Stokely Carmichael Facts

Stokely Carmichael Facts
Stokely Carmichael was a Trinidad and Tobago born African-American civil rights activist. Carmichael was an early member and organizer of the Student Nonviolent Organizing Committee (SNCC) and is known for the steering the group in a more radical direction that advocated the policy of black nationalism. He is often credited by historians for popularizing the term "black power" and giving inspiration to organizations such as the Black Panthers, which he joined in the late 1960s. Carmichael would later move to the African nation of Guinea where he died. Stokely Carmichael was born on June 29, 1941 in Port of Spain, Trinidad and Tobago to Adolphus and Mabel Carmichael. He moved with his parents to the Harlem section of New York City in 1952, later becoming an American citizen. Carmichael was married twice and had two children.
Interesting Stokely Carmichael Facts:
Carmichael's first taste of activism came when he participated in the boycott of a White Castle restaurant in the Bronx that refused to hire blacks.
Carmichael attended Howard University, where he first became involved with the SNCC
While with the SNCC, Carmichael participated in the 1961, the 1965 Selma to Montgomery marches, and numerous other black voter registration campaigns across the deep south.
Carmichael became the chair of the SNCC in 1966 and stepped down in May 1967.
While participating in the "March against Fear" from Memphis, Tennessee to Jackson, Mississippi in 1966, Carmichael was arrested, when he was released from jail he gave his famous "black power" speech.
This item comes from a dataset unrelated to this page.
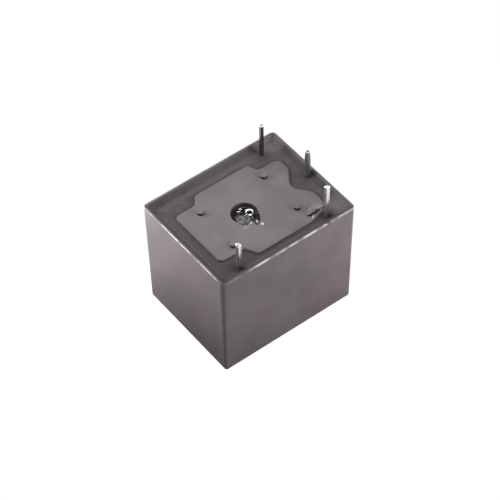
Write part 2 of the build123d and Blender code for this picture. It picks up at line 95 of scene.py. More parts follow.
class Shading:
    """A node tree and short calls that add nodes to it."""

    def __init__(self, tree):
        self.tree = tree
        self.coordinates = self.add("ShaderNodeTexCoord").outputs
        self.place = self.coordinates["Object"]

    def add(self, kind, **settings):
        """Adds a node with its settings."""
        node = self.tree.nodes.new(kind)
        for name, value in settings.items():
            setattr(node, name, value)
        return node

    def feed(self, socket, value):
        """Puts a number, a colour or another node's output into a socket."""
        if isinstance(value, bpy.types.NodeSocket):
            self.tree.links.new(value, socket)
        elif isinstance(value, tuple) and len(value) == 3 and socket.type == "RGBA":
            socket.default_value = (*value, 1)
        else:
            socket.default_value = value

    def math(self, operation, first, second=0.0, third=0.0):
        """A sum on numbers."""
        node = self.add("ShaderNodeMath", operation=operation)
        for socket, value in zip(node.inputs, (first, second, third)):
            self.feed(socket, value)
        return node.outputs[0]

    def times(self, first, *others):
        """The product of several numbers."""
        for other in others:
            first = self.math("MULTIPLY", first, other)
        return first

    def total(self, *parts):
        """The sum of several numbers, each with its weight."""
        first, *others = [self.math("MULTIPLY", value, weight) for value, weight in parts]
        for other in others:
            first = self.math("ADD", first, other)
        return first

    def speckle(self, size, detail=3.0, stretch=(1, 1, 1), roughness=0.55, seed=0.0):
        """Noise with features of about a size in metres, from 0 to 1."""
        mapping = self.add("ShaderNodeMapping")
        self.feed(mapping.inputs["Vector"], self.place)
        mapping.inputs["Scale"].default_value = stretch
        mapping.inputs["Location"].default_value = (seed * 0.01, seed * 0.02, seed * 0.03)
        texture = self.add("ShaderNodeTexNoise")
        self.feed(texture.inputs["Vector"], mapping.outputs[0])
        texture.inputs["Scale"].default_value = 1 / size
        texture.inputs["Detail"].default_value = detail
        texture.inputs["Roughness"].default_value = roughness
        return texture.outputs["Fac"]

    def spread(self, value, low, high, to_low=0.0, to_high=1.0):
        """Stretches low..high to to_low..to_high, smoothly and clamped."""
        node = self.add("ShaderNodeMapRange", interpolation_type="SMOOTHSTEP")
        for socket, number in zip(node.inputs, (value, low, high, to_low, to_high)):
            self.feed(socket, number)
        return node.outputs[0]

    def mix(self, share, first, second):
        """A colour between two."""
        node = self.add("ShaderNodeMix", data_type="RGBA")
        self.feed(node.inputs["Factor"], share)
        self.feed(node.inputs[6], first)
        self.feed(node.inputs[7], second)
        return node.outputs[2]

    def part(self, vector, index):
        """One part of a vector."""
        node = self.add("ShaderNodeSeparateXYZ")
        self.feed(node.inputs[0], vector)
        return node.outputs[index]

    def axis(self, index):
        """One coordinate of the surface point."""
        return self.part(self.place, index)

    def facing(self, index):
        """One part of the surface's direction, in the piece's own axes."""
        return self.part(self.coordinates["Normal"], index)

    def distance(self, x, y):
        """How far the surface point is from a place, seen from above."""
        across = self.math("POWER", self.math("SUBTRACT", self.axis(0), x), 2)
        along = self.math("POWER", self.math("SUBTRACT", self.axis(1), y), 2)
        return self.math("SQRT", self.math("ADD", across, along))

    def beside(self, value, edge, full, none):
        """1 as far as one distance from an edge, falling to 0 at another, in millimetres."""
        gap = self.math("ABSOLUTE", self.math("SUBTRACT", value, edge))
        return self.spread(gap, full * mm, none * mm, 1, 0)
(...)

Carmichael moved the SNCC in a more black militant/nationalist/separatist direction and when it did not go far enough in that direction, he joined the Black Panthers in 1968
He was almost as active in the anti-Vietnam War movement as he was in the Civil Rights Movement.
Carmichael's move toward black nationalism and anti-Vietnam War activities eventually earned him the attention and ire of F.B.I. direction, J. Edgar Hoover, who began actively investigating the activist.
He eventually split from the Black Panthers over doctrinal and personal differences. Carmichael believed that the Panthers should have taken a more racial separatist stance, while other Panthers, most notably Huey Newton, began saying that Carmichael was a government agent.
After moving to Guinea in 1968, Carmichael changed his name to Kwame Touré, although he was reportedly still fine with people referring to him by his birth name.
Carmichael was a life-long friend and admirer of Cuban dictator Fidel Castro.
Later in his life, Carmichael focused his activism on Pan-Africanism, founding the All-African People's Revolutionary Party.
Carmichael was jailed for three days in 1986 by the at the time new government of Guinea for supporting the regime of Sékou Touré, who was accused of numerous human rights violations, including imprisoning and torturing his political opponents.
Carmichael died due to complications from prostate cancer on November 15, 1998 at age of fifty-seven in Conakry Guinea.
His first wife, Miriam Makeba, was a noted black South African singer, exile, and anti-Apartheid activist.